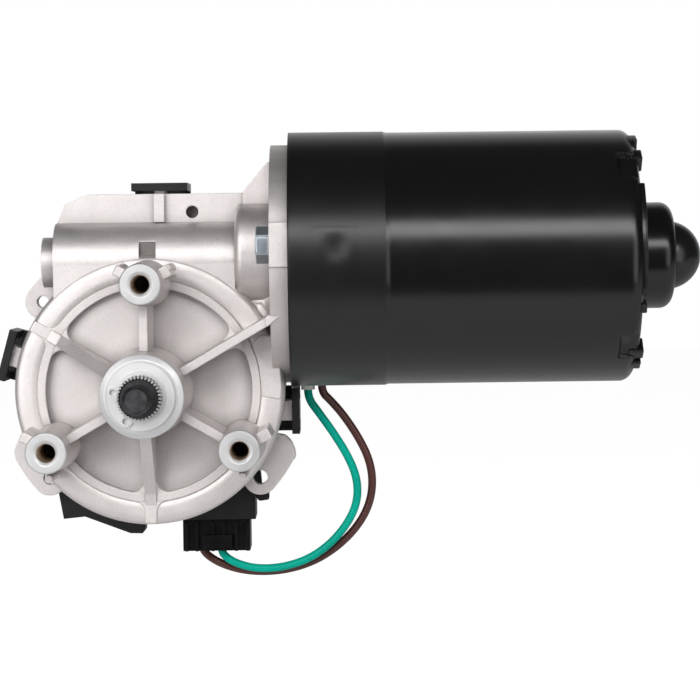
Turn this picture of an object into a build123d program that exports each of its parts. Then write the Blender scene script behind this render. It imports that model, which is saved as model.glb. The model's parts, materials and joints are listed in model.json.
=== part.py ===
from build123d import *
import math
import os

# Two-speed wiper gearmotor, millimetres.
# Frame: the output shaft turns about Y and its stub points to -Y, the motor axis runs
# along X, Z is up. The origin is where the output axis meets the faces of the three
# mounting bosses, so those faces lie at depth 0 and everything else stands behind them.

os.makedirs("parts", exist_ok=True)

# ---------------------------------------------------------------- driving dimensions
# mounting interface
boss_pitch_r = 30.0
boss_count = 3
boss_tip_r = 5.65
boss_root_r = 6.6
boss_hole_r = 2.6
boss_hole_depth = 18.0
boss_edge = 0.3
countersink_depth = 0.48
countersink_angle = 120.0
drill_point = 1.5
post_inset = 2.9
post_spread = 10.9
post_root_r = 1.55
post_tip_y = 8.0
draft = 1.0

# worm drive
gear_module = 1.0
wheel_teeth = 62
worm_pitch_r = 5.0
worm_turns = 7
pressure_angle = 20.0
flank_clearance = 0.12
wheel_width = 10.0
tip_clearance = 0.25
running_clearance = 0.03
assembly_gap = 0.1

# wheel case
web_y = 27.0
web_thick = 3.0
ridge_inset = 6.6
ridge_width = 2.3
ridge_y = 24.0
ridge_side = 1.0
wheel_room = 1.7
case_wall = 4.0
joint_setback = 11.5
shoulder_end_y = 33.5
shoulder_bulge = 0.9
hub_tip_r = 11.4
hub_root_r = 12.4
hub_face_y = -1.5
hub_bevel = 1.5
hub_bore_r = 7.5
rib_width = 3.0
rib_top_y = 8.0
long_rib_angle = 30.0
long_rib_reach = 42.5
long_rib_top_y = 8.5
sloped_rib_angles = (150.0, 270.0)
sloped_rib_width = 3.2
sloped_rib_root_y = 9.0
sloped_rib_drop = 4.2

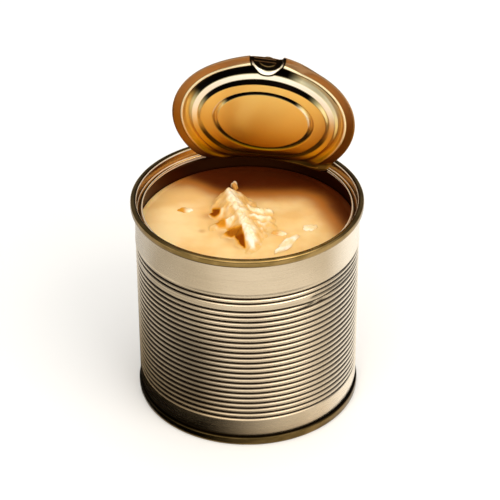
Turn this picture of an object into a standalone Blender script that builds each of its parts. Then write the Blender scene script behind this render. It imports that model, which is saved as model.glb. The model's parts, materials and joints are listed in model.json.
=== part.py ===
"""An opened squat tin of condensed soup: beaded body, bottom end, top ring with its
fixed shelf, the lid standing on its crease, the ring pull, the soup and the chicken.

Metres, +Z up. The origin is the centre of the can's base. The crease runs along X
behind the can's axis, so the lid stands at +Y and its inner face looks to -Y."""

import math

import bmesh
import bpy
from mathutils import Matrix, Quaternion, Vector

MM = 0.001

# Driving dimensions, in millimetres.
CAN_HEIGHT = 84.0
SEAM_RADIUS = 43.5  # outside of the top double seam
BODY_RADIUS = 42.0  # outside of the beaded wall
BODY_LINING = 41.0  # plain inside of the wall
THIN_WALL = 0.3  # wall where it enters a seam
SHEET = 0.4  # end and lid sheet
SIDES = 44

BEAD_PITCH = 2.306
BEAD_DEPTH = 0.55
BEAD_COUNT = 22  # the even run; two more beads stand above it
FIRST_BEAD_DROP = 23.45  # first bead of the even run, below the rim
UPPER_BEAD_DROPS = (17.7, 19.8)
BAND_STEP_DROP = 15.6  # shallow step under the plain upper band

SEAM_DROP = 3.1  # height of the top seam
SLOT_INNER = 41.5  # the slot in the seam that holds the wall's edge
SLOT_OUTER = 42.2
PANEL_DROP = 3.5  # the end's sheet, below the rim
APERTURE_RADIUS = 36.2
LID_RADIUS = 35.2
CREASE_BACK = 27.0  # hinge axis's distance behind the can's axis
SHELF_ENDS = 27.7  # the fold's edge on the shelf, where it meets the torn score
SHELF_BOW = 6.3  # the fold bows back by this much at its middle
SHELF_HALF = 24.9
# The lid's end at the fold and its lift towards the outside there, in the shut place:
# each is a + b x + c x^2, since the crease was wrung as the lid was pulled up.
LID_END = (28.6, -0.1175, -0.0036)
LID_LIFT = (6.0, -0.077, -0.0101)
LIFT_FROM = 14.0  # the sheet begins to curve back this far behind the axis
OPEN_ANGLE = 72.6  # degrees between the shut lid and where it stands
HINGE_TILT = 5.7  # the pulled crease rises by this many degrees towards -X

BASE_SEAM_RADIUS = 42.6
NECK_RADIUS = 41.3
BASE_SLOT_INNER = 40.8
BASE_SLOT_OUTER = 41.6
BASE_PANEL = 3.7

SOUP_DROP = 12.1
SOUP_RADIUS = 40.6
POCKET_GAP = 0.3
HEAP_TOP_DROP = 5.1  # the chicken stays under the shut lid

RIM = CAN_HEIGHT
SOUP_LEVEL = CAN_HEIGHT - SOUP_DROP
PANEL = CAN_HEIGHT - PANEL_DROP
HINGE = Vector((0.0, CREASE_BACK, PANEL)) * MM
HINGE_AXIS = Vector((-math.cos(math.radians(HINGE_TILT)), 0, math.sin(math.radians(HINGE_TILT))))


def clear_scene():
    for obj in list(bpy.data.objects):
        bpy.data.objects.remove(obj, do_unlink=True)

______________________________

Written exercise: Copy exactly the lines from the top of the entries through the line with "assembly_gap = 0.1" in it, please, keeping both ends and adding nothing.

Task solution:
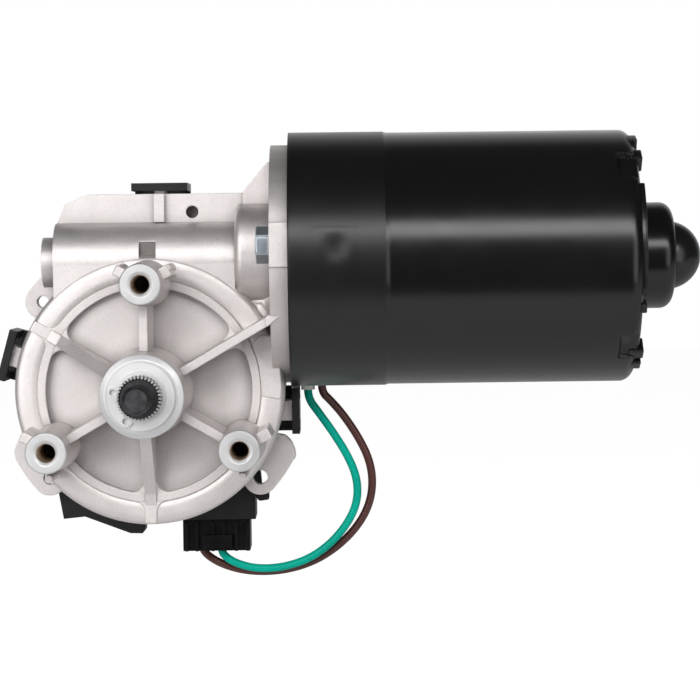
Turn this picture of an object into a build123d program that exports each of its parts. Then write the Blender scene script behind this render. It imports that model, which is saved as model.glb. The model's parts, materials and joints are listed in model.json.
=== part.py ===
from build123d import *
import math
import os

# Two-speed wiper gearmotor, millimetres.
# Frame: the output shaft turns about Y and its stub points to -Y, the motor axis runs
# along X, Z is up. The origin is where the output axis meets the faces of the three
# mounting bosses, so those faces lie at depth 0 and everything else stands behind them.

os.makedirs("parts", exist_ok=True)

# ---------------------------------------------------------------- driving dimensions
# mounting interface
boss_pitch_r = 30.0
boss_count = 3
boss_tip_r = 5.65
boss_root_r = 6.6
boss_hole_r = 2.6
boss_hole_depth = 18.0
boss_edge = 0.3
countersink_depth = 0.48
countersink_angle = 120.0
drill_point = 1.5
post_inset = 2.9
post_spread = 10.9
post_root_r = 1.55
post_tip_y = 8.0
draft = 1.0

# worm drive
gear_module = 1.0
wheel_teeth = 62
worm_pitch_r = 5.0
worm_turns = 7
pressure_angle = 20.0
flank_clearance = 0.12
wheel_width = 10.0
tip_clearance = 0.25
running_clearance = 0.03
assembly_gap = 0.1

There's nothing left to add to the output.